DIRECTIONS
Emit the exact text of every line from the line with "const boot = new THREE.Group();" to the line with "imported = [obj", both ends included. No other output is expected.

SUPPLIED DATA

(begin)

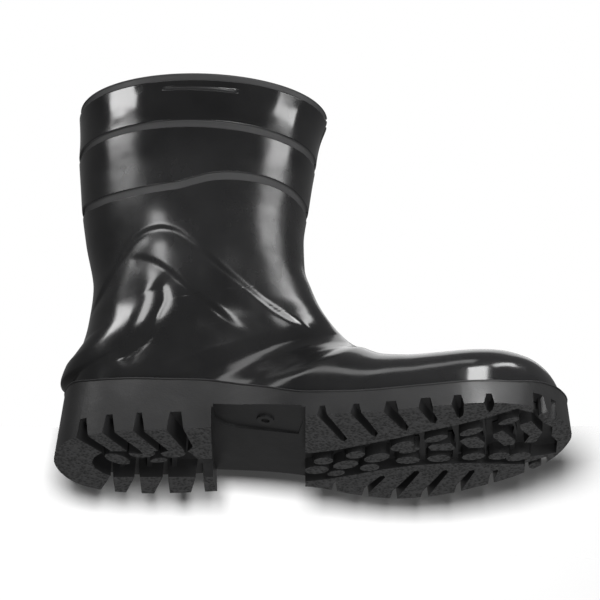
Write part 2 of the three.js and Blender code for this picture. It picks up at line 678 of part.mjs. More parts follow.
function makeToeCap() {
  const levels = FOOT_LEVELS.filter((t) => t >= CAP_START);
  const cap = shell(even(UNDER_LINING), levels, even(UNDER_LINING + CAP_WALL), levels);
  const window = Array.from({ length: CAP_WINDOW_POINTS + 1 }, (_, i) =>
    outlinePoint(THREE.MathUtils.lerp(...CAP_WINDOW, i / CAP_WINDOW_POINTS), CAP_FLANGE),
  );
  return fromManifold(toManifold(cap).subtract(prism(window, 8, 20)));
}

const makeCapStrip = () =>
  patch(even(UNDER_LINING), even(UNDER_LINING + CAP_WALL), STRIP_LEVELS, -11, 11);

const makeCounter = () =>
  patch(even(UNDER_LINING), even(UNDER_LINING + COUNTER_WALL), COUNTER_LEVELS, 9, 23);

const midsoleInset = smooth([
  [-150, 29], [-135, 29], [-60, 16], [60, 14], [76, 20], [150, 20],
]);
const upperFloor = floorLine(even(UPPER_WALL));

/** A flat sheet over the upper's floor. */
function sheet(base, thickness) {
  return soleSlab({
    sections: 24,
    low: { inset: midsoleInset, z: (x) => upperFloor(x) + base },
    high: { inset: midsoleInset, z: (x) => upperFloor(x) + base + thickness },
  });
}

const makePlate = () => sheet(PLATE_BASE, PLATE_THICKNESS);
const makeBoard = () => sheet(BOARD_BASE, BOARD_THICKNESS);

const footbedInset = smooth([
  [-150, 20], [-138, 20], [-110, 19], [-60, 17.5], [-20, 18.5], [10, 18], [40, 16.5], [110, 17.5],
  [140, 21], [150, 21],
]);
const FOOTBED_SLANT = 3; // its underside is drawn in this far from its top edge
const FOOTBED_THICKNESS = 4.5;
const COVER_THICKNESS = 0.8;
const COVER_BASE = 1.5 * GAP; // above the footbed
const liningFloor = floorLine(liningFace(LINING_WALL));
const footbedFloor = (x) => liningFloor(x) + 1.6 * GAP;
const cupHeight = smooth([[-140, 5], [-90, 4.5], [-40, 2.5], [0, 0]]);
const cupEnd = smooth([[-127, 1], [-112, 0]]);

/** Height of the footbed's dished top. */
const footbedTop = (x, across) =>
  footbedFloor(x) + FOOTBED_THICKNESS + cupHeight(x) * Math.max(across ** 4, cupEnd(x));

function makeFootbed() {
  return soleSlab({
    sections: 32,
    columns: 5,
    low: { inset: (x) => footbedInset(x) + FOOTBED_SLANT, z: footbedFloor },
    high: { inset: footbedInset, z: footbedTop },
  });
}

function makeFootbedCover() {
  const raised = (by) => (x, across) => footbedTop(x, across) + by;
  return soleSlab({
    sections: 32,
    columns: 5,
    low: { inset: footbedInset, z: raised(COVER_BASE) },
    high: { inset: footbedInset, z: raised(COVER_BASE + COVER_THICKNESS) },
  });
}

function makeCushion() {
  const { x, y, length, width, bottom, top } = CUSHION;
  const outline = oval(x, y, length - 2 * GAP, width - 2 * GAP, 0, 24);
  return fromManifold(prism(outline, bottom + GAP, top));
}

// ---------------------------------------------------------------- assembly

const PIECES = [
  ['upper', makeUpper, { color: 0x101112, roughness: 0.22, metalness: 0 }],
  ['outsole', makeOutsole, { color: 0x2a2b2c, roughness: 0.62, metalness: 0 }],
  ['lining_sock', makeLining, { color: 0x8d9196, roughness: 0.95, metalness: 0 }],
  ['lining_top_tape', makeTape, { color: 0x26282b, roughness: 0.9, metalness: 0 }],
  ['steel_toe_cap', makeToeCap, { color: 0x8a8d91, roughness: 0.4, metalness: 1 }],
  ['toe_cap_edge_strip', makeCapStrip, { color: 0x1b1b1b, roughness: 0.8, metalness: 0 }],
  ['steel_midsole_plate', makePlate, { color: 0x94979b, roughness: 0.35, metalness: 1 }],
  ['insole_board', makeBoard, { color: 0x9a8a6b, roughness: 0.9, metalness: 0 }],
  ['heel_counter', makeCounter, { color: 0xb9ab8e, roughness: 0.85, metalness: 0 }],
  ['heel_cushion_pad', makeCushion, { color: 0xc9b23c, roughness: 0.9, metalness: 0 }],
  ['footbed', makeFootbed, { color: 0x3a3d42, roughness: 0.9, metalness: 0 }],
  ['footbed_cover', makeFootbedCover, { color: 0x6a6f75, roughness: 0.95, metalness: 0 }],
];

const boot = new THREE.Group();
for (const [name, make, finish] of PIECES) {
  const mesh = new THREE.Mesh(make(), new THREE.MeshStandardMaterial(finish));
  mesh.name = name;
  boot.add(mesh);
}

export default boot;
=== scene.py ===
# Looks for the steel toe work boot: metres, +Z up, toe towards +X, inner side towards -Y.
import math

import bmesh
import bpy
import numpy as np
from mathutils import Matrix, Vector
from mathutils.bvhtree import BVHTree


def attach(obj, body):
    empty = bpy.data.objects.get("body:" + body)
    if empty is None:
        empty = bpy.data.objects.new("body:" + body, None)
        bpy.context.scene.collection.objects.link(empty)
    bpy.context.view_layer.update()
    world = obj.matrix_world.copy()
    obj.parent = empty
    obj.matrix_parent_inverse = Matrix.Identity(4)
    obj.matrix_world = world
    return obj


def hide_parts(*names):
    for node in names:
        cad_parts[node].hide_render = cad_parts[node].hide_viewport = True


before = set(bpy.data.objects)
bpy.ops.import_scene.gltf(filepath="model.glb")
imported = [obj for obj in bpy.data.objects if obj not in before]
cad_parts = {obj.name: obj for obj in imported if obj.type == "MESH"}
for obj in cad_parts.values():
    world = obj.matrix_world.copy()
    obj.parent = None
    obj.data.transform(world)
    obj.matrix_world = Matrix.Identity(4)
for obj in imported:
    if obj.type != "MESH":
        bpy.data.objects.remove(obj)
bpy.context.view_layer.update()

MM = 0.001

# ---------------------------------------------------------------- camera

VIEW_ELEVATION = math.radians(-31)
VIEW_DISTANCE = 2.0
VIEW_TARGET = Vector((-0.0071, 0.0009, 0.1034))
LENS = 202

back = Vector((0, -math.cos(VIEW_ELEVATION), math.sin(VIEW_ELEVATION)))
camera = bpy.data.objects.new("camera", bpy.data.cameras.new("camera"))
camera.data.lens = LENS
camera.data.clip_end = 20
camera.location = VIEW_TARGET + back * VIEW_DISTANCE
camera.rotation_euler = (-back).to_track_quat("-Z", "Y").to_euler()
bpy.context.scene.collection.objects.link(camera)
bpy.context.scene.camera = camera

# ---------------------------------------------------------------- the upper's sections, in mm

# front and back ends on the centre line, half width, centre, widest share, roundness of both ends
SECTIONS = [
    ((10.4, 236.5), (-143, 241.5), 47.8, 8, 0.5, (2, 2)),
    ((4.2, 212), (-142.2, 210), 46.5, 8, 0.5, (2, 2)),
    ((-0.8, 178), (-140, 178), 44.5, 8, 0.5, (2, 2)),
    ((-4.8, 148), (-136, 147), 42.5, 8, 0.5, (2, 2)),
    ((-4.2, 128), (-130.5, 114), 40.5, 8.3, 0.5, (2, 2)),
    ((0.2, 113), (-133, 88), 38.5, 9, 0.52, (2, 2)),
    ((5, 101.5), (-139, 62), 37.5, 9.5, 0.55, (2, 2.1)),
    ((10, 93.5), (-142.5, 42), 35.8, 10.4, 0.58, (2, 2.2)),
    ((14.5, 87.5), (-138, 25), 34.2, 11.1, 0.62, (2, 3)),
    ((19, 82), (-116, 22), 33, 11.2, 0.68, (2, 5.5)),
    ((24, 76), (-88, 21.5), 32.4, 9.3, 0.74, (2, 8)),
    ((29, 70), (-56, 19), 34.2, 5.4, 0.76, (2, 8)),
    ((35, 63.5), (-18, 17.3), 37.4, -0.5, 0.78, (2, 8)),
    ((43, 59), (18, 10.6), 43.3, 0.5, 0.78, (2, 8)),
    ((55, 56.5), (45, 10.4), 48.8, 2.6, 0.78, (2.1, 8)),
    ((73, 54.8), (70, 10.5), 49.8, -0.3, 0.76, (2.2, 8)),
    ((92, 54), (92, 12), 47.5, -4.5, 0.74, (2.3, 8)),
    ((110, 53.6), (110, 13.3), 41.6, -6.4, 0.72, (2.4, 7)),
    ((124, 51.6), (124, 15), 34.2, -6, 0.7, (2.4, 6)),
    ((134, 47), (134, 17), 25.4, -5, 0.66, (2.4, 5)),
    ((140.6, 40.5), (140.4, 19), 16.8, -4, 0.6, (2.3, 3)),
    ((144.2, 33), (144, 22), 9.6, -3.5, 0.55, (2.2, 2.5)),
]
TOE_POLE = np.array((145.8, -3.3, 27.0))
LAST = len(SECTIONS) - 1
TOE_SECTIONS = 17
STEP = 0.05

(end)

SOLUTION FOR THIS TASK
const boot = new THREE.Group();
for (const [name, make, finish] of PIECES) {
  const mesh = new THREE.Mesh(make(), new THREE.MeshStandardMaterial(finish));
  mesh.name = name;
  boot.add(mesh);
}

export default boot;
=== scene.py ===
# Looks for the steel toe work boot: metres, +Z up, toe towards +X, inner side towards -Y.
import math

import bmesh
import bpy
import numpy as np
from mathutils import Matrix, Vector
from mathutils.bvhtree import BVHTree


def attach(obj, body):
    empty = bpy.data.objects.get("body:" + body)
    if empty is None:
        empty = bpy.data.objects.new("body:" + body, None)
        bpy.context.scene.collection.objects.link(empty)
    bpy.context.view_layer.update()
    world = obj.matrix_world.copy()
    obj.parent = empty
    obj.matrix_parent_inverse = Matrix.Identity(4)
    obj.matrix_world = world
    return obj


def hide_parts(*names):
    for node in names:
        cad_parts[node].hide_render = cad_parts[node].hide_viewport = True


before = set(bpy.data.objects)
bpy.ops.import_scene.gltf(filepath="model.glb")
imported = [obj for obj in bpy.data.objects if obj not in before]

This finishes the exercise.